Un des reproches les plus graves que nous ayons à adresser à cette théorie, c'est d'avoir complétement égaré les philosophes sur la nature et le but des beaux-arts. On a cru que ce but devait être de produire l'émotion esthétique par la présentation d'objets parfaits, de types absolus, en éveillant l'idée du vrai, du bien, du divin, de l'infini, de l'ordre éternel. On a attribué à l'artiste une sorte de sacerdoce; on l'a chargé d'un enseignement moral ou métaphysique. On a abandonné les principes de critique relative qu'Aristote avait admirablement posés dans sa Poétique, et que le XVIIIe siècle avait remis en vigueur. On a poussé la confusion jusqu'à invoquer l'autorité de Platon et à lui attribuer cette doctrine que les beaux-arts nous élèvent à la contemplation des idées éternelles et en particulier de l'idée du bien; la vérité est que Platon, tombant au contraire dans l'exagération opposée, n'a jamais vu dans les arts qu'une source de plaisirs fort peu élevés, presque contraires à la morale, et que le législateur doit soumettre aux restrictions les plus sévères. On oublie ce passage bien significatif du Phèdre où, classant les âmes humaines suivant leur valeur et leur degré de perfection, il ne fait venir celles de l'artiste et du poëte que dans la sixième catégorie, et fait passer avant elles celles du philosophe, du guerrier, de l'homme d'État, et même celles du médecin, de l'athlète, du devin et de l'initié ; il ne reste plus après elles que celles du simple artisan, du sophiste et du tyran. Il y a loin d'un pareil abaissement à cette mission presque divine que tant de critiques de notre époque et surtout les esthéticiens allemands voudraient attribuer à l'artiste.

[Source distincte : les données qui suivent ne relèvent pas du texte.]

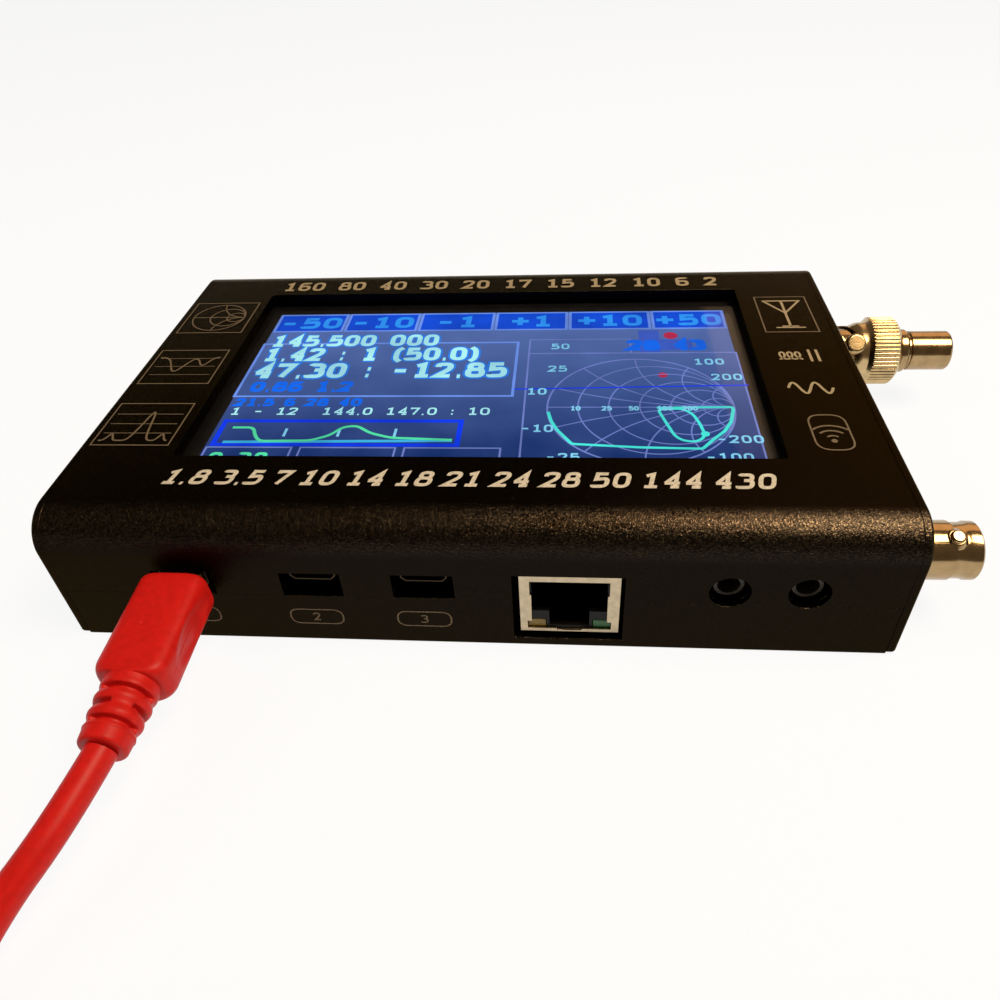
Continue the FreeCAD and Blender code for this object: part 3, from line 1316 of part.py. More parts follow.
for item in doc.Objects:
    if "Invalid" in item.State or "Error" in item.State:
        raise ValueError(f"{item.Label} failed: {item.State}")
os.makedirs("parts", exist_ok=True)
for piece in nodes:
    if piece.Shape.isNull() or not piece.Shape.isValid():
        raise ValueError(f"{piece.Label} has no valid shape")
    piece.Shape.exportStep(f"parts/{piece.Label}.step")
print(len(nodes), "pieces written")
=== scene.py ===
import math

import bmesh
import bpy
import numpy as np
from mathutils import Matrix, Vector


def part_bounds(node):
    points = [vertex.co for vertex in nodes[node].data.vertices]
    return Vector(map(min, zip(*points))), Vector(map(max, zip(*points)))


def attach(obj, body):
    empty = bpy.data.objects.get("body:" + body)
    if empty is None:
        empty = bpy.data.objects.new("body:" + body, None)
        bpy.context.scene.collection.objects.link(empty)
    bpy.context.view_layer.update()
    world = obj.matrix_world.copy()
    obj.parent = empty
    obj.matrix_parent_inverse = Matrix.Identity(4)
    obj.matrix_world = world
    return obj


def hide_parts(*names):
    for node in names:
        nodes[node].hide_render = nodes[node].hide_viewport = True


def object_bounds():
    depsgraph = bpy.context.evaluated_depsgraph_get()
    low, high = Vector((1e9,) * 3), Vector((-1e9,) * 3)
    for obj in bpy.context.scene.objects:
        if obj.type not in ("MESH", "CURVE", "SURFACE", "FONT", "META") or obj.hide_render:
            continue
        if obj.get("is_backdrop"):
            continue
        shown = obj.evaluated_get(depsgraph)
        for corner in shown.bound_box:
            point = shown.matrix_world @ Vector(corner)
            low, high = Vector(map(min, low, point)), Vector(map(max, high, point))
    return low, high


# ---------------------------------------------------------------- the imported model
# A hand-held antenna analyzer that lies on a table with its power lead plugged in. The CAD pack
# brings each rigid piece's shape and body, and the sections below follow how it is put together.
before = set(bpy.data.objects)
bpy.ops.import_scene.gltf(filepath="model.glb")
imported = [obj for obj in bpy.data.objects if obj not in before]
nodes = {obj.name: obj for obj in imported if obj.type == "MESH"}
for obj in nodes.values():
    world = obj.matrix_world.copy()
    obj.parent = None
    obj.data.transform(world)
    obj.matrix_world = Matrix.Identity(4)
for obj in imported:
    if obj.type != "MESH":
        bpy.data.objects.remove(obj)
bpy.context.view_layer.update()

# ---------------------------------------------------------------- camera
# A phone camera held close in front of the case and looking down at it. Places are millimetres
# in the part's own frame: X to the jacks, Y to the rear, Z up, from the middle of the underside.
MM = 0.001
CAMERA_PLACE = np.array([16.657, -129.311, 104.153])
YAW, PITCH, ROLL = np.radians([-6.80, 40.53, -3.84])
LENS = 28.71
NEAREST_SEEN = 10.0


def standing(right, up, back, place):
    """The placing of a camera or lamp: its own three axes, then its place in millimetres."""
    matrix = np.eye(4)
    matrix[:3] = np.stack([right, up, back, np.asarray(place) * MM], axis=1)
    return Matrix(matrix.tolist())


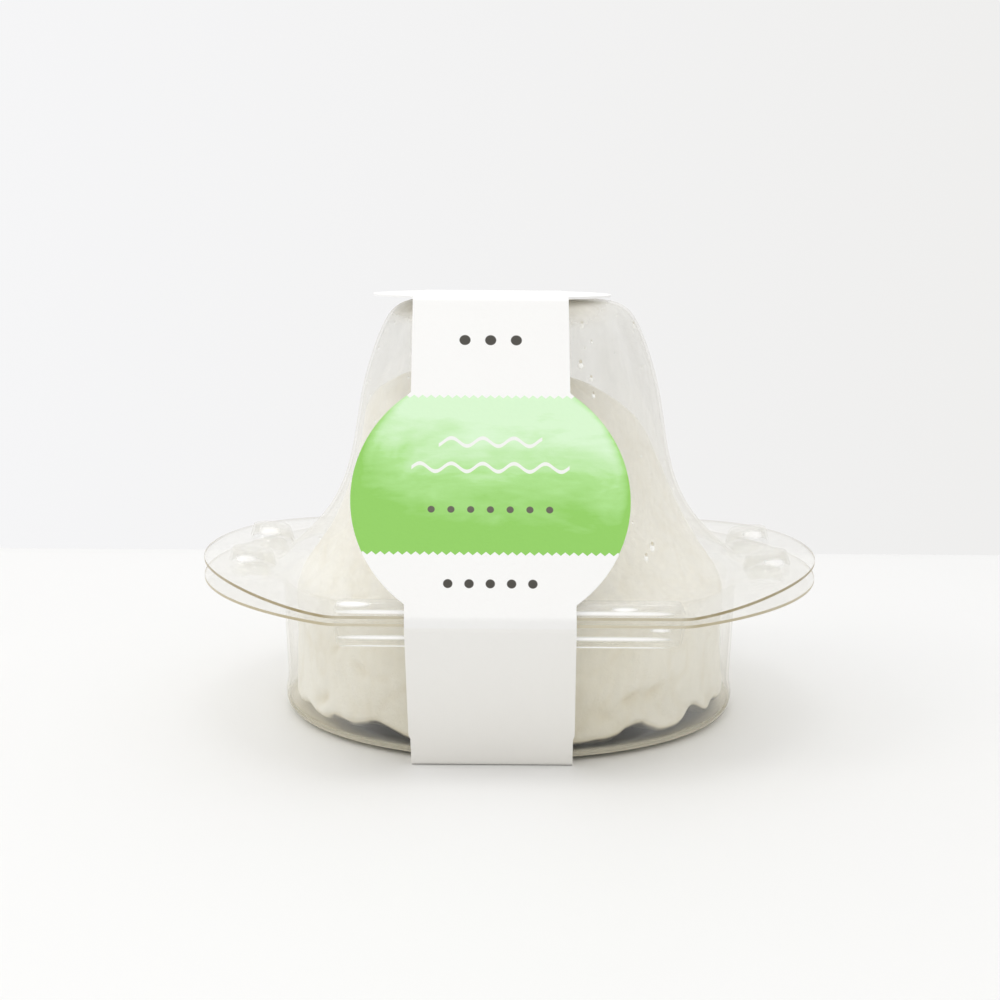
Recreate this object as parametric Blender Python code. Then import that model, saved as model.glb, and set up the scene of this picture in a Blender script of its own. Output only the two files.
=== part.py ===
"""A soft goat cheese, bell shaped, in a shut clear pack with a card sleeve.

The pack is a formed tray and a formed bell lid. Both have a wide flange, flat at the front
and the back, with two press buttons on each side lobe and a long latch rib on each flat.
The card sleeve goes under the tray, up past the flange's flats and over the bell.
Lengths below are in millimetres. Z is up, the front is -Y, and the floor is z = 0.
"""
import math

import bmesh
import bpy
from mathutils import Vector
from mathutils.geometry import delaunay_2d_cdt

MM = 0.001

# Sheet and card
SHEET = 0.5
CARD = 0.4
AROUND = 56

# Flange, seen from above
FLANGE_R = 59.9
FLANGE_FLAT = 51.6
FLANGE_CORNER = 3.0

# Press buttons on the lobes
BUTTON_X = 49.2
BUTTON_Y = 13.0

# Latch ribs on the flats
RIB_HALF = 30.0
RIB_IN = 46.3
RIB_OUT = 50.8
RIB_CORNER = 1.4

# Tray: outside of the sheet, radius and height
TRAY_WALL = [
    (12.0, 0.75),
    (27.0, 0.75),
    (38.5, 0.75),
    (42.6, 0.75),
    (43.6, 1.0),
    (44.2, 1.8),
    (44.5, 3.4),
    (44.1, 5.6),
    (44.4, 15.0),
    (44.8, 25.2),
    (45.3, 26.7),
    (46.2, 27.1),
]

# The card squeezes the foot of the tray and of the cheese from front to back, up to a height
SQUEEZE = 0.035
SQUEEZE_FROM = 6.0
SQUEEZE_TO = 16.0

# Tray: flange, ribs and buttons
TRAY_FLANGE_Z = 27.1
TRAY_RIB_DEPTH = 3.9
TRAY_BUTTON_R = 3.0
TRAY_BUTTON_H = 2.3

# Lid: outside of the sheet, radius and height
LID_WALL = [
    (9.0, 80.4),
    (17.0, 80.35),
    (20.8, 79.7),
    (23.3, 78.0),
    (25.3, 74.6),
    (27.4, 69.0),
    (29.0, 63.1),
    (30.1, 56.9),
    (31.0, 51.6),
    (32.8, 45.2),
    (35.4, 40.0),
    (37.7, 37.0),
    (40.4, 34.1),
    (43.2, 31.6),
]
LID_ROOT = (45.6, 30.0)
LID_FLANGE_Z = 28.9
LID_SETTLE_R = 49.5
LID_RIB_HEIGHT = 2.0
LID_BUTTON_R = 4.4
LID_BUTTON_H = 2.6

# The lid's lobes bend up from the fold line towards their tips
LOBE_FOLD_X = 30.0
LOBE_TIP_X = 60.0
LOBE_LIFT = 2.3

# Sleeve: outside of the card, as corners at a distance from the middle and a height
SLEEVE_X = -3.3
SLEEVE_LEAN = 0.9
SLEEVE_FOOT = (42.9, 0.0)
SLEEVE_FLANGE_LOW = (52.65, 26.4)
SLEEVE_FLANGE_HIGH = (52.65, 28.7)
SLEEVE_CROWN = (22.4, 81.3)
FOOT_BEND = 1.2
FLANGE_BEND = 2.0
CROWN_BEND = 1.2
BAND_HALF = 14.5
BAND_HALF_BASE = 14.2
BAND_HALF_TOP = 14.1
MEDALLION_R = 24.2
MEDALLION_FROM_CROWN = 38.7
TOP_DISC_R = 23.1

# Cheese: radius and height, from the middle of the foot to the middle of the top
CHEESE_WALL = [
    (12.0, 1.6),
    (26.0, 1.6),
    (35.0, 1.6),
    (39.6, 1.6),
    (41.9, 1.95),
    (42.8, 3.2),
    (42.9, 5.2),
    (42.7, 8.5),
    (42.7, 13.0),
    (42.8, 18.0),
    (42.9, 22.5),
    (42.3, 26.0),
    (40.6, 29.2),
    (38.4, 32.3),
    (36.2, 35.6),
    (34.2, 39.2),
    (32.2, 43.6),
    (30.6, 48.0),
    (29.5, 52.2),
    (28.5, 56.0),
    (26.3, 59.3),
    (22.8, 62.0),
    (18.4, 64.3),
    (13.0, 66.0),
    (7.0, 67.0),
]
CHEESE_TOP = 67.4
CHEESE_AROUND = 56
FOOT_GAP = 0.4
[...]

Suivant Mendelssohn, l'art a pour but de plaire par la

présentation d'une perfection sensible (Ueber die Haupgrundsætze der schoenen Kuenste). Les romantiques allemands Solger, Tieck, les deux Schlegel, Novalis et en général les disciples de Fichte ont dit la même chose en termes plus obscurs. Ils ont défini l'art la présentation d'une réalité conforme à l'idéalité ou à la perfection, de manière à détruire le dualisme du réel et de l'infini, du sensible et du divin, du moi et du non-moi. Hegel a dit que l'art était la révélation de la vérité sous des formes sensibles, et M. Cousin n'a fait que développer cette définition : « La beauté morale, dit-il, est le fond de toute vraie beauté; mais ce fond est un peu couvert et voilé dans la nature; c'est à l'art de le dégager et de lui donner des formes plus transparentes. La fin de l'art est donc l'expression de la beauté morale à l'aide de la beauté physique. » — « L'art, dit Jouffroy, est l'expression de l'invisible par les signes naturels qui le manifestent >>. « C'est, dit Zeising, la manifestation extérieure du divin. >>> « Le but de l'art, dit à son tour M. Bénard dans le Dictionnaire des sciences philosophiques, c'est de représenter, au moyen d'images sensibles créées par l'esprit de l'homme, les idées qui représentent l'essence des choses. C'est là son unique destination, son principe et sa fin. C'est de là qu'il tire à la fois son indépendance et sa dignité. »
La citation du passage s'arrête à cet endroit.